Après une année de concerts à travers le monde pour célébrer le 20e anniversaire de « Roots », les frères Cavalera reviennent avec la réédition de celui-ci, et de l'également mythique « Chaos A.D. » chez Rhino Entertainment. Rééditions qui contiennent bien sûr les chansons originales remasterisées mais aussi des live, des démos, des instrumentaux et des reprises. Bref, tout un tas de surprises convoitées par les fans. Igor Cavalera revient sur près de 25 années de metal et de bons et loyaux services au sein de la tribu et sur le plaisir qu’il a de continuer à jouer pour ses fans et avec son frère.
Il y a un an presque jour pour jour, ton frère Max répondait à nos questions à propos de la tournée « Roots » en préparation. Comment s’est déroulée cette tournée-anniversaire pour votre album mythique ?

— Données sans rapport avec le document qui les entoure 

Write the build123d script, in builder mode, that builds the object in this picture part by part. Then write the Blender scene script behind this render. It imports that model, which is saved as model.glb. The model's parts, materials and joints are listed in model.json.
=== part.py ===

C'était très cool ! Il est bon de voir que « Roots » est toujours un album qui parle aux gens et qu'ils se sont appropriés. Il explore de nombreuses idées folles que nous avions à l'époque, donc c'est toujours très excitant de le jouer sur scène et d'avoir ces rééditions. Je dois dire qu'en tant que fan de musique moi-même, je suis très enthousiaste lorsque je vois de telles rééditions en vinyle, par exemple, et je suis le premier à acheter ce genre de choses. Si on se met à la place des fans, c'est cool. En tant que musicien, moins, à vrai dire. Je préfère nettement entreprendre de nouvelles choses, avec mon frère, comme CAVALERA CONSPIRACY par exemple. Mais je comprends très bien que du point de vue du fan, on ait besoin de ce genre de produits en connexion avec le passé.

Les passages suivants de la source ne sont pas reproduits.